“Abuela, push me on the swing.”
“Not now, Alexi. I’m not feeling well this morning.”
“Can you please take me out for a bicycle ride?”
“No, maybe later.”
Six-year-old Alexi pouted as Maria brought her hand up to her forehead to shield her eyes. Suddenly Alexi’s face brightened.
“Abuela, come with me.” She pulled Maria by the hand, leading her into the front parlor.
“Here, Abuela—sit down in the rocking chair.”
Maria sat down in the antique rocker with the caned seat. It had been a gift from our former octogenarian neighbor years ago.
Alexi climbed onto Maria’s lap and put her arms around Maria’s neck.
“Now, Abuela, put your arms around me and rock back and forth.”
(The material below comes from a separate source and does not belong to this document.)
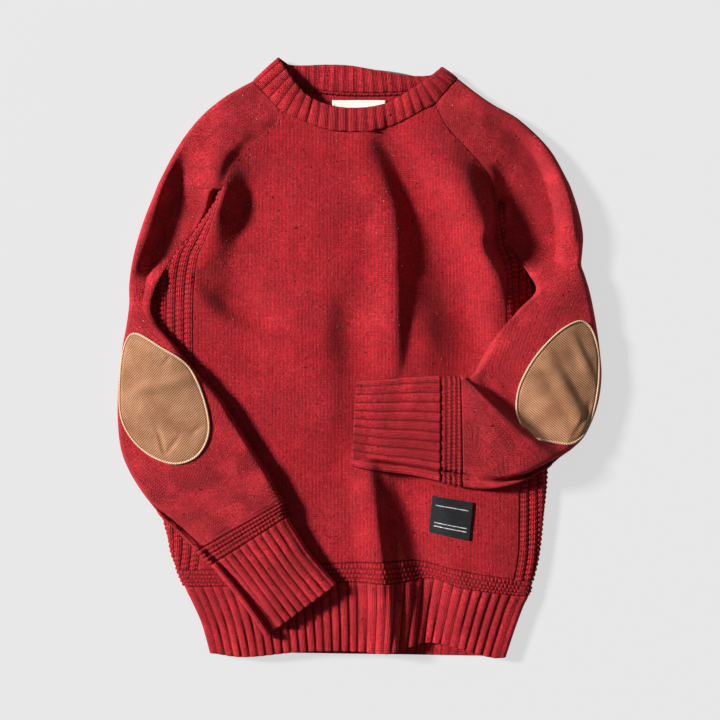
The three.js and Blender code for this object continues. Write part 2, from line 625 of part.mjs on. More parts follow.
function laidPatch(name, sheet, outline) {
  const centre = middleOf(outline);
  const grid = spread(-1, 1, 8).map((v) => spread(-1, 1, 8).map((u) => {
    const across = u * Math.sqrt(1 - v * v / 2);
    const along = v * Math.sqrt(1 - u * u / 2);
    const radius = Math.hypot(across, along);
    const rim = outlineAt(outline, Math.atan2(along, across) / (2 * Math.PI));
    const hit = onSheet(sheet, mix(centre[0], rim[0], radius), mix(centre[1], rim[1], radius));
    return hit.point.addScaledVector(hit.normal, PATCH_LIFT + CORDUROY);
  }));
  const a = new THREE.Vector3().subVectors(grid[4][5], grid[4][4]);
  const b = new THREE.Vector3().subVectors(grid[5][4], grid[4][4]);
  return wall(name, grid, CORDUROY, corduroy, { outward: Math.sign(a.cross(b).z) });
}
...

Maria put her arms around Alexi and began to move the ancient rocker back and forth as Alexi settled into her lap. Neither one spoke for a few minutes. Then Alexi broke the silence.
“Don’t you feel so much better now after rocking with me?
“It’s always good to have a little kid to make you feel better,” Alexi said.
“Now, Abuela, can we go outside and play?”
Those of us in medical practice sometimes forget that desirable behavior can be effectively shaped without the use of psychopharmacological substances.